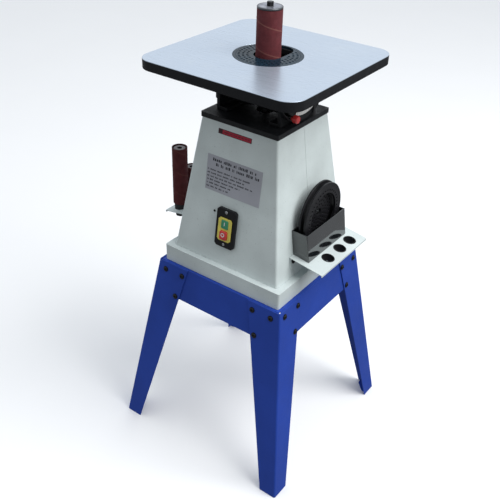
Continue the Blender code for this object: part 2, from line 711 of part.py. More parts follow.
def holder_outline(inset, top_z):
    """The holder's section in x and z: back and front run parallel to the wall."""
    back = GAP + inset
    front = HOLDER_DEPTH - inset
    points = []
    for offset, z in ((back, shelf_z_off_wall(back) + GAP + inset),
                      (front, shelf_z_off_wall(front) + GAP + inset), (front, top_z),
                      (back, top_z)):
        points.append((side_wall_x(z) + offset, z))
    return points


def make_insert_holder():
    """An open box on the right shelf, its back and front parallel to the cabinet's wall."""
    wall = HOLDER_WALL
    holder = add("insert_holder", prism_y(holder_outline(0.0, HOLDER_TOP_Z), HOLDER_FRONT_Y,
                                          HOLDER_REAR_Y), "black_plastic")
    cut(holder, prism_y(holder_outline(wall, HOLDER_TOP_Z + CUT_MARGIN), HOLDER_FRONT_Y + wall,
                        HOLDER_REAR_Y - wall))


def long_hole(z0, z1, r=HOLE_R):
    steps = ROUND_STEPS // 2
    outline = arc((0.0, 0.0), r, -pi, 0.0, steps) + arc((0.0, HOLE_REAR_Y), r, 0.0, pi, steps)
    return prism_z(outline, z0, z1)


def make_stored_inserts():
    """Two spare inserts standing upright on edge in the holder."""
    y = (HOLDER_FRONT_Y + HOLDER_REAR_Y) / 2.0
    for name, (offset, hole_r) in (("stored_insert_inner", INNER_SPARE),
                                   ("stored_insert_outer", OUTER_SPARE)):
        low_z = shelf_z_off_wall(offset) + HOLDER_WALL + 4.0 * GAP
        centre = (side_wall_x(low_z) + offset, y, low_z + INSERT_R)
        lift = axis_empty(f"{name}_lift", centre)
        place = Matrix.Translation(centre) @ Matrix.Rotation(pi / 2.0, 4, "Y")
        disc = rod(INSERT_R, 0.0, INSERT_THICK, ROUND_STEPS)
        hole = rod(hole_r, -CUT_MARGIN, INSERT_THICK + CUT_MARGIN, ROUND_STEPS)
        for bm in (disc, hole):
            bmesh.ops.transform(bm, matrix=place, verts=bm.verts)
        cut(add(name, disc, "black_plastic", lift, smooth=True), hole)


def make_stored_drums():
    """Spare drums standing in the left shelf's holes, each with its abrasive sleeve."""
    seat = shelf_top_z(SHELF_HOLE_X - SPARE_FLANGE_R) + 2.0 * GAP
    for name, y, (radius, flange, top) in (("large", LEFT_HOLES_Y[0], LARGE_SPARE),
                                           ("small", LEFT_HOLES_Y[1], SMALL_SPARE)):
        centre = (-SHELF_HOLE_X, y)
        lift = axis_empty(f"stored_{name}_lift", (*centre, seat))
        core_r = radius - SLEEVE_WALL - GAP
        low = seat + flange
        spigot_z = seat - SPIGOT_LENGTH
        core_top = top - SPARE_RECESS
        core = turned([(SPARE_BORE_R, spigot_z), (SPIGOT_R, spigot_z), (SPIGOT_R, seat),
                       (SPARE_FLANGE_R, seat), (SPARE_FLANGE_R, low), (core_r, low),
                       (core_r, core_top), (SPARE_BORE_R, core_top)], SMALL_STEPS, centre)
        add(f"stored_drum_{name}", core, "rubber", lift, smooth=True)
        sleeve = tube(core_r + GAP, radius, low + GAP, top, SMALL_STEPS + 4, centre)
        add(f"stored_sleeve_{name}", sleeve, "abrasive", lift, smooth=True)


# ---- table and tilt -------------------------------------------------------------------------
def yz_from_pivot(radius, angle):
    return radius * cos(angle), TILT_Z + radius * sin(angle)


def arc_band(r_in, r_out, start, end, steps=14):
    """A band of (y, z) points round the tilt axis."""
    outer = arc((0.0, TILT_Z), r_out, start, end, steps)
    inner = arc((0.0, TILT_Z), r_in, end, start, steps)
    return outer + inner


def slot_outline(end):
    """A trunnion's slot, level: an arc round the tilt axis with round ends."""
    start = end - TILT_MAX
    steps = TRUNNION_STEPS // 2
    half_turn = 6
    first = yz_from_pivot(SLOT_R, start)
    last = yz_from_pivot(SLOT_R, end)
    outer = arc((0.0, TILT_Z), SLOT_R + SLOT_HALF, start, end, steps)
    inner = arc((0.0, TILT_Z), SLOT_R - SLOT_HALF, end, start, steps)
    end_cap = arc(last, SLOT_HALF, end, end + pi, half_turn)[1:-1]
    start_cap = arc(first, SLOT_HALF, start + pi, start + 2.0 * pi, half_turn)[1:-1]
    return outer + end_cap + inner + start_cap


def make_table(tilt):
    top = TABLE_TOP_Z
    under = top - TABLE_PLATE
    rim_low = top - TABLE_RIM_HEIGHT
    inner_half = TABLE_HALF - TABLE_RIM_WIDTH
    outer = rounded_rectangle(TABLE_HALF, TABLE_HALF, TABLE_CORNER_R, TABLE_CORNER_STEPS)
    inner = rounded_rectangle(inner_half, inner_half, TABLE_CORNER_R - TABLE_RIM_WIDTH,
                              TABLE_CORNER_STEPS)
    table = add("table", prism_z(outer, rim_low, top), "ground_iron", tilt)
    cut(table, prism_z(inner, rim_low - CUT_MARGIN, under))
    join(table, tube(INSERT_LEDGE_R, INSERT_BOSS_R, under - INSERT_BOSS_DROP,
                     under + BOSS_OVERLAP))
    seat_z = top - INSERT_THICK - 2.0 * GAP
    cut(table, rod(INSERT_LEDGE_R, under - INSERT_BOSS_DROP - CUT_MARGIN, seat_z + SEAT_OVERLAP,
                   ROUND_STEPS))
    cut(table, rod(INSERT_SEAT_R, seat_z, top + CUT_MARGIN, ROUND_STEPS))
    lift = axis_empty("insert_lift", (0.0, 0.0, top), tilt)
    insert = add("table_insert", rod(INSERT_R, top - INSERT_THICK - GAP, top - GAP, ROUND_STEPS),
                 "black_plastic", lift, smooth=True)
    cut(insert, long_hole(top - INSERT_THICK - CUT_MARGIN, top + CUT_MARGIN))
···
- **YOUR INSTRUCTIONS**:
Return nothing but the lines from the first line of the listing through the line with "return prism_z(outline, z0, z1)", please, keeping every one of them unchanged.

- **REPLY**:
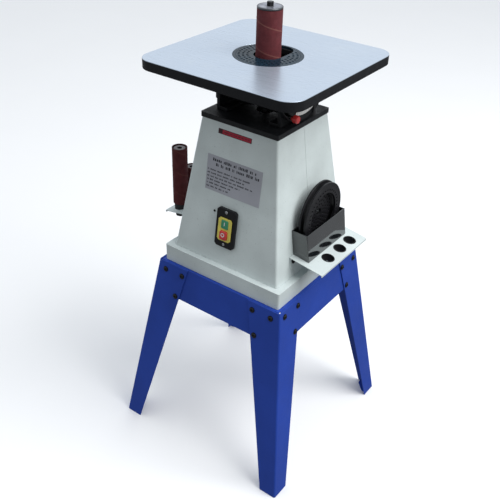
Continue the Blender code for this object: part 2, from line 711 of part.py. More parts follow.
def holder_outline(inset, top_z):
    """The holder's section in x and z: back and front run parallel to the wall."""
    back = GAP + inset
    front = HOLDER_DEPTH - inset
    points = []
    for offset, z in ((back, shelf_z_off_wall(back) + GAP + inset),
                      (front, shelf_z_off_wall(front) + GAP + inset), (front, top_z),
                      (back, top_z)):
        points.append((side_wall_x(z) + offset, z))
    return points


def make_insert_holder():
    """An open box on the right shelf, its back and front parallel to the cabinet's wall."""
    wall = HOLDER_WALL
    holder = add("insert_holder", prism_y(holder_outline(0.0, HOLDER_TOP_Z), HOLDER_FRONT_Y,
                                          HOLDER_REAR_Y), "black_plastic")
    cut(holder, prism_y(holder_outline(wall, HOLDER_TOP_Z + CUT_MARGIN), HOLDER_FRONT_Y + wall,
                        HOLDER_REAR_Y - wall))


def long_hole(z0, z1, r=HOLE_R):
    steps = ROUND_STEPS // 2
    outline = arc((0.0, 0.0), r, -pi, 0.0, steps) + arc((0.0, HOLE_REAR_Y), r, 0.0, pi, steps)
    return prism_z(outline, z0, z1)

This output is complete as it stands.